Carroll Foy not only wants to infuse equity into policies but help ensure that more Virginians have an equitable chance to represent the state politically, if so inclined.
“The wealthy and well-connected have had a lot of representation in Richmond. Now is the time to build back our commonwealth in a way that we ensure that equity is part of our education system, environment, healthcare and economy,” she said.
That’s why campaign finance reform and lobbying reform are also very important to the gubernatorial candidate. She aims to ban corporate contributions and limit lobbyist influence at the state’s capital.
“Dominion is the largest state-regulated utility, but they are also the No. 1 corporate contributor to legislators. You don’t have to look far to understand the privileges and entitlements they have,” Carroll Foy said.
Because Virginia is a Dillon rule state, meaning localities often must defer to state government for permissions on some policies, Carroll Foy supported the law granting localities authority over what to do with their monuments — a topic born in part of Charlottesville’s efforts to remove or relocate its Confederate monuments. She also supports future legislation that could lessen the restrictions of the Dillon rule without totally lifting it, calling local governments “closest to some people and issues.”
On education, Carroll Foy aims for the state to properly invest in its schools systems so that local governments aren’t “obligated to pick up the majority of the burden.” Growing up in Petersburg, which is in the process of emerging from deep financial woes, Carroll Foy witnessed the burden firsthand.

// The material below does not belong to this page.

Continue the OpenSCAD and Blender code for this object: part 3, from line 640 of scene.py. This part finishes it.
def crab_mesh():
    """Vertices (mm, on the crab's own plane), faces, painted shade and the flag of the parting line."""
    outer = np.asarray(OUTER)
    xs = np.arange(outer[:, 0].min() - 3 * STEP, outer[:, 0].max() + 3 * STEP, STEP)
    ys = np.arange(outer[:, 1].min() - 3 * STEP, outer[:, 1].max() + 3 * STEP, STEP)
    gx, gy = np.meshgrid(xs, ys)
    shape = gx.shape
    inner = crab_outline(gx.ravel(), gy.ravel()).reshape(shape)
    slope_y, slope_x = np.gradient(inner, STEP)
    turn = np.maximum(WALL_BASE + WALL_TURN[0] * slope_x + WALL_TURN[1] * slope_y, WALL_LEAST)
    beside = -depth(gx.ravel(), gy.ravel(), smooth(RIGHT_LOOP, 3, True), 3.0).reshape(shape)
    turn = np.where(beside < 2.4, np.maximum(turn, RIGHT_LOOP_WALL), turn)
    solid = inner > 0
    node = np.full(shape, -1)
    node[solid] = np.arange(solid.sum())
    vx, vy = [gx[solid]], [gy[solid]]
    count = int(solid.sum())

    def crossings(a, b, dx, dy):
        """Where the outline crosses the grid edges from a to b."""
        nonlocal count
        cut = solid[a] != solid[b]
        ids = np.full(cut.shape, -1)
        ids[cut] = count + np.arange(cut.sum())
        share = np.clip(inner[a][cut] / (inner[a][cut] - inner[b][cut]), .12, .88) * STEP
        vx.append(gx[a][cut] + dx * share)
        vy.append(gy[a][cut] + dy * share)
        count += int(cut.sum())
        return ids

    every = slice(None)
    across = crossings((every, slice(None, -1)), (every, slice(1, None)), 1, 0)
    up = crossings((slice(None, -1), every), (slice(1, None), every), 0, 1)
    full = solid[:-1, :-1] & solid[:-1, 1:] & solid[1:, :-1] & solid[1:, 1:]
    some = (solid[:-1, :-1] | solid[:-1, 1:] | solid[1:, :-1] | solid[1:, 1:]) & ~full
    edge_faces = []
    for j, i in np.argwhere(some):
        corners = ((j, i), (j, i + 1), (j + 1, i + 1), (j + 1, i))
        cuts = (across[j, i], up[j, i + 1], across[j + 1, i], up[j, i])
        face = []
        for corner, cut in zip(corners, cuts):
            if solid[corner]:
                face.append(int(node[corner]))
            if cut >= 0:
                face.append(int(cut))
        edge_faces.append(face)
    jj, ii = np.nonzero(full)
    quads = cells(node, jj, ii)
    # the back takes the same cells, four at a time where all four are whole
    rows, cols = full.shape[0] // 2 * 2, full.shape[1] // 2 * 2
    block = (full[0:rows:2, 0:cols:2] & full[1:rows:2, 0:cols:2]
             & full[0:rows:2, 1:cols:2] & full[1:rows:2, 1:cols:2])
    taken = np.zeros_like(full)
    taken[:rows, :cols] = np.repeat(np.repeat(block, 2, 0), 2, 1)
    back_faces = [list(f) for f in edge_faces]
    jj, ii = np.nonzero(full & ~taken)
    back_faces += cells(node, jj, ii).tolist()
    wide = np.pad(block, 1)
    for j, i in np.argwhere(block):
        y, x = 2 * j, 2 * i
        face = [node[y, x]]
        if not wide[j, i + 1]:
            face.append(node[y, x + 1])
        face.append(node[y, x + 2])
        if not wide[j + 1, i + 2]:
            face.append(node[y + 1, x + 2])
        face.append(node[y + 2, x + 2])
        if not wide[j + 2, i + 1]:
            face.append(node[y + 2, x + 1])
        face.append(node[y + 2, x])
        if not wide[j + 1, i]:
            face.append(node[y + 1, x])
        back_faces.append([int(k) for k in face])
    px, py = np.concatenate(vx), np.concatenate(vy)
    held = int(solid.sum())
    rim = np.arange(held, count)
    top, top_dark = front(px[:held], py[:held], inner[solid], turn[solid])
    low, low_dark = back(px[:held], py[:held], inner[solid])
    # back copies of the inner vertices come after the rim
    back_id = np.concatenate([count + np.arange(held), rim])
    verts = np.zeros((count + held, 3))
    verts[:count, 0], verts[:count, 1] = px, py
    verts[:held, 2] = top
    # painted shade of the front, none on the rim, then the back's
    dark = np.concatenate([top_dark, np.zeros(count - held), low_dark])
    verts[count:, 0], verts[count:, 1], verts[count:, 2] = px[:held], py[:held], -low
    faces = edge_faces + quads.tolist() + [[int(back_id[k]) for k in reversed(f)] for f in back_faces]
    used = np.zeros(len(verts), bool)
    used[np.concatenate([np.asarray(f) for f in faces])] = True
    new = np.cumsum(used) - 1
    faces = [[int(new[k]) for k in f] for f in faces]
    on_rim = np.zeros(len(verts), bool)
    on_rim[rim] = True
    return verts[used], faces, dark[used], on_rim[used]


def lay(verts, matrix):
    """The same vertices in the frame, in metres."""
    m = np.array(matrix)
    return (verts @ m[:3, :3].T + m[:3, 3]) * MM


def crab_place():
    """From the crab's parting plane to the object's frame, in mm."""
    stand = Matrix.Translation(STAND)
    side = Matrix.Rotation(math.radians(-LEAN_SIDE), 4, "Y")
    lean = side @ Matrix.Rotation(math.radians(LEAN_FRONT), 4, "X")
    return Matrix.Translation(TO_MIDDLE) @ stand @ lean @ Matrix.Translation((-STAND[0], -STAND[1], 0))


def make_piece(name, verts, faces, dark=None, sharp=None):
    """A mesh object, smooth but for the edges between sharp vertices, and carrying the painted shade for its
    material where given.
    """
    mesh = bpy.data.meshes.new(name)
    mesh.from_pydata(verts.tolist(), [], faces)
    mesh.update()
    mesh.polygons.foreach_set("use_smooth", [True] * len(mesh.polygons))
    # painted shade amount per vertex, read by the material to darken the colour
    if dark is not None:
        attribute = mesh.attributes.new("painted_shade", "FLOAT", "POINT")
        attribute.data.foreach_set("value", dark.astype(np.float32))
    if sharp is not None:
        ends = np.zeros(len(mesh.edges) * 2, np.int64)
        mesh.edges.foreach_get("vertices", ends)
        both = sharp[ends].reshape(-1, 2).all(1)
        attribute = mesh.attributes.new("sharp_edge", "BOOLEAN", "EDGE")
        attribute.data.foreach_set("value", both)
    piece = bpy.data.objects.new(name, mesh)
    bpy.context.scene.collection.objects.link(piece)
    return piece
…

On healing the COVID-19-impacted economy, Carroll Foy aims to ensure small businesses have access to capital and targeting tax credits to the purchase of personal protective equipment. She also supports building on continuing Gov. Ralph Northam’s G3 Plan, along with support for investment in trade skills education.
As a co-patron of the Virginia Clean Economy Act that passed last year, Carroll Foy asserts that the process of decarbonizing the state’s electric grid is not only a win for climate resiliency but can help bolster workforce development.
She sees the intersection of early childhood education with equity and workforce development. By expanding early childhood education to lower age brackets, Carroll Foy said this bolsters the working parents’ childcare needs with reaching younger demographics of children who have sometimes started their K-12 education steps behind others.
On the fact that she could become Virginia’s first female Black governor, she notes that she joins the ranks among others like gubernatorial competitor Sen. Jennifer McClellan and U.S. Vice President Kamala Harris in giving girls and girls of color the visuals of what they can be.
Still, she said, it’s also symbolic of how much more representation the state and nation could achieve.
“We’ve seen the first Black and South Asian woman Vice President, but we also have to acknowledge that we have yet to elect a Black woman to be leader of the free world and any state in this nation,” Carroll Foy explained. “Representation matters. Not only race and gender, but socioeconomic status — someone who can identify with everyday Virginians in a real way.”
When asked about her free time and hobbies, Carroll Foy is all business and usually always busy. Citing the juggling of motherhood — with the latest task of potty training — with work, campaigning and day-to-day duties of maintaining her household, she said it’s been a long time since she had a real day off.
“At this time, a luxury is taking a bath instead of a shower,” Carroll Foy said. “That’s the life now of so many working women — especially during COVID.”